- [Data provided]
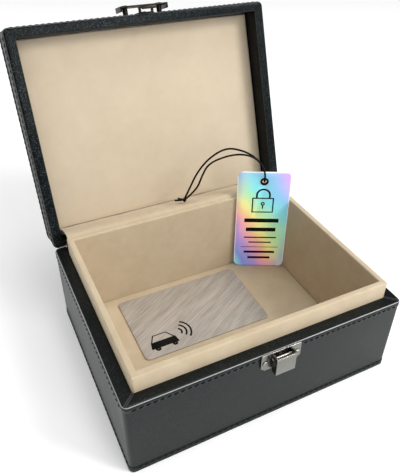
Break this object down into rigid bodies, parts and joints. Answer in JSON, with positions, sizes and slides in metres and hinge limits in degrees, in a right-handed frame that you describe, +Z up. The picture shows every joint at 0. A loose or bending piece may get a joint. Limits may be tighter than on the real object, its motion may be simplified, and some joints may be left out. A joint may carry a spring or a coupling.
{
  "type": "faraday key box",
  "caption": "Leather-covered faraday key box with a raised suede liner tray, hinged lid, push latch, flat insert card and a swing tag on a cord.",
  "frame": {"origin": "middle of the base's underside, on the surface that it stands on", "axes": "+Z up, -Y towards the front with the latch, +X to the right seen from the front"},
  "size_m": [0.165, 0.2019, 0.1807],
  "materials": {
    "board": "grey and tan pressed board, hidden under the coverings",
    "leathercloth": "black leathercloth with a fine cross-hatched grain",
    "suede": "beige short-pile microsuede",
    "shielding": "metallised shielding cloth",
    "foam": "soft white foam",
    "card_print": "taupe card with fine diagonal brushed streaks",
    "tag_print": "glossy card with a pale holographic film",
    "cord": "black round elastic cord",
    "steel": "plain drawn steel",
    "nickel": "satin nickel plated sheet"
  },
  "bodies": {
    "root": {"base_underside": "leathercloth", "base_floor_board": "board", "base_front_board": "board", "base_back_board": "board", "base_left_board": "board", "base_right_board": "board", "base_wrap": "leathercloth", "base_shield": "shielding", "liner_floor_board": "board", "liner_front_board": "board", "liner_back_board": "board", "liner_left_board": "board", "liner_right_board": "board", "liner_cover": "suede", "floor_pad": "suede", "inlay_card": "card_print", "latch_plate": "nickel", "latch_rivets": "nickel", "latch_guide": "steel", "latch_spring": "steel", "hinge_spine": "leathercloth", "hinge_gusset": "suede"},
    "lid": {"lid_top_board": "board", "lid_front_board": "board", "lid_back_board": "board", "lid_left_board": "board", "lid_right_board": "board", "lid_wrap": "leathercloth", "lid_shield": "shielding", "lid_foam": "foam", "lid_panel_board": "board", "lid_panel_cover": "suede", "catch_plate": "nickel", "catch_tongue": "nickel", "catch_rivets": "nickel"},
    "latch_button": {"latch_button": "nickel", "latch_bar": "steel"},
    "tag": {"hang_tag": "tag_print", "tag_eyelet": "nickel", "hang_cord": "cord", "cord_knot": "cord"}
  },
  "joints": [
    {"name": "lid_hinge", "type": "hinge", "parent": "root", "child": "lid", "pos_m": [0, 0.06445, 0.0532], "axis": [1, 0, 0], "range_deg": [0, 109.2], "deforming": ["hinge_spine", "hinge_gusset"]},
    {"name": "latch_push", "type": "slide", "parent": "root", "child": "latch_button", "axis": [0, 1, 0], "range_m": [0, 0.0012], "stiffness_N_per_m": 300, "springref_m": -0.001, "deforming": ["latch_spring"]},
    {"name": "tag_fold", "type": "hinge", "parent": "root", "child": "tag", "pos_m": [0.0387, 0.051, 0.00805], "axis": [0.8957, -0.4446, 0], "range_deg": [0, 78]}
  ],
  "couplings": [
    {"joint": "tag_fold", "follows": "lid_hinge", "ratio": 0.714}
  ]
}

...

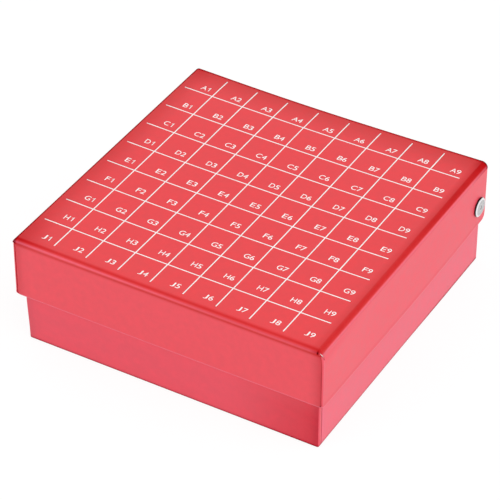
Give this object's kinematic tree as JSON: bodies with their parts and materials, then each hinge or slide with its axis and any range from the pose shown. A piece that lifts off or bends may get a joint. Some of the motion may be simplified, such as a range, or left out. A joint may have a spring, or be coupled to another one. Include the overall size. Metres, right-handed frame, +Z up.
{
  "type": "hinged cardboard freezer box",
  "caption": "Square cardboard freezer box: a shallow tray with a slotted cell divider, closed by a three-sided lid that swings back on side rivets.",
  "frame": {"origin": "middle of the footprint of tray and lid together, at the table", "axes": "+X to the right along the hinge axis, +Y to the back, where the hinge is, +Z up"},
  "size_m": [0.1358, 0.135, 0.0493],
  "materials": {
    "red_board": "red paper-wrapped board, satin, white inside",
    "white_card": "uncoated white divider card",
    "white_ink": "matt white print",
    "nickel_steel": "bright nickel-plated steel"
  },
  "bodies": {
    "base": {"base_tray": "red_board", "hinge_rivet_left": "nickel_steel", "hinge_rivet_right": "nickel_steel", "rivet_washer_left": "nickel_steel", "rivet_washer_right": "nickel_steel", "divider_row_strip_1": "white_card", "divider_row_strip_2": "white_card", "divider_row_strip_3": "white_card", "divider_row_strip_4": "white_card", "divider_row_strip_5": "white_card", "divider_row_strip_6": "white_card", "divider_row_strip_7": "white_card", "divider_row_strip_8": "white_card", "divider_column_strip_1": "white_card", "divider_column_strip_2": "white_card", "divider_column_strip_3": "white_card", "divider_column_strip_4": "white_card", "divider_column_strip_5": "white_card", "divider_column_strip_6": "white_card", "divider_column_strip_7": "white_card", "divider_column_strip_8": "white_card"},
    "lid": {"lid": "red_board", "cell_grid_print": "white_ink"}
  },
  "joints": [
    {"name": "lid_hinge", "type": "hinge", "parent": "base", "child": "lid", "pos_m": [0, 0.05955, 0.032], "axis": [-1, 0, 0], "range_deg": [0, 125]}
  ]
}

- [Directions for this task] In the entries above, find lines with "from" and copy each.

- [The output]
  "frame": {"origin": "middle of the base's underside, on the surface that it stands on", "axes": "+Z up, -Y towards the front with the latch, +X to the right seen from the front"},
Give this object's kinematic tree as JSON: bodies with their parts and materials, then each hinge or slide with its axis and any range from the pose shown. A piece that lifts off or bends may get a joint. Some of the motion may be simplified, such as a range, or left out. A joint may have a spring, or be coupled to another one. Include the overall size. Metres, right-handed frame, +Z up.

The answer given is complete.